TASK: Write out only the span of lines that begins at the line with "Reconstruct the object" and ends at the line with "# measured from". Keep both end lines, word for word.

══ GIVEN DATA

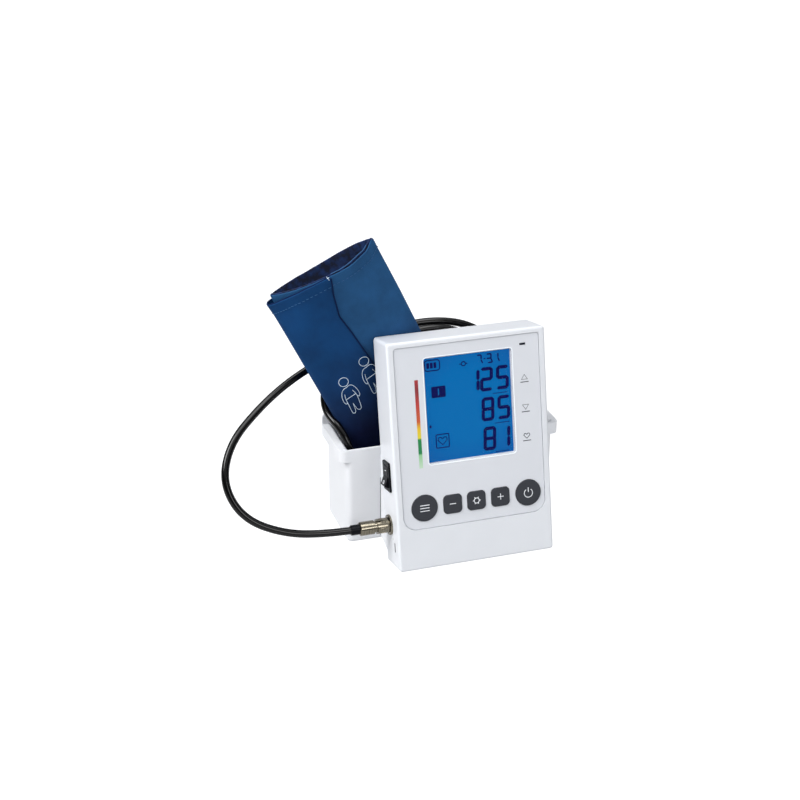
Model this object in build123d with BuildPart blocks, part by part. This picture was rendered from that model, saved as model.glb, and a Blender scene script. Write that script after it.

════
══ GIVEN DATA

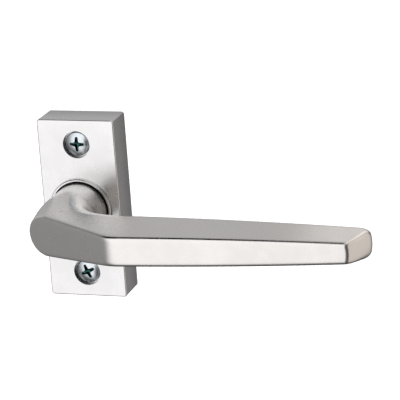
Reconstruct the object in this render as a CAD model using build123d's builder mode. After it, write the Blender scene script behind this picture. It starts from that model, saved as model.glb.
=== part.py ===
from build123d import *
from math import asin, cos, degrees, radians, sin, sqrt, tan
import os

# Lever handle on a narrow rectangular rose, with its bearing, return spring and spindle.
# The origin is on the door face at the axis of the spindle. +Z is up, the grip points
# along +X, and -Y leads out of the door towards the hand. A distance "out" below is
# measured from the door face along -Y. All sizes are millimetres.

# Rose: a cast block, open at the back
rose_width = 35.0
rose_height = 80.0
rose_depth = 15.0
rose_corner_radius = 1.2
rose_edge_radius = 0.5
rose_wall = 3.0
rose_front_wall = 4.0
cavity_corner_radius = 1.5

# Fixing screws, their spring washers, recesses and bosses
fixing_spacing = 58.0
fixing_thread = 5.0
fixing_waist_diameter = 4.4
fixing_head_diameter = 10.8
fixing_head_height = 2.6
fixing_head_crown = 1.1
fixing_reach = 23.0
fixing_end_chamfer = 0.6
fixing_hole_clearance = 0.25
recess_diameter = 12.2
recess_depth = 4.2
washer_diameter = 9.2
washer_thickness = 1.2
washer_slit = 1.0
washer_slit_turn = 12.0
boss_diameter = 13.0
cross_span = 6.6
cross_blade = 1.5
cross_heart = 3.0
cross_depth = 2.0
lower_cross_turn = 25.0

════

SOLUTION:
Reconstruct the object in this render as a CAD model using build123d's builder mode. After it, write the Blender scene script behind this picture. It starts from that model, saved as model.glb.
=== part.py ===
from build123d import *
from math import asin, cos, degrees, radians, sin, sqrt, tan
import os

# Lever handle on a narrow rectangular rose, with its bearing, return spring and spindle.
# The origin is on the door face at the axis of the spindle. +Z is up, the grip points
# along +X, and -Y leads out of the door towards the hand. A distance "out" below is
# measured from the door face along -Y. All sizes are millimetres.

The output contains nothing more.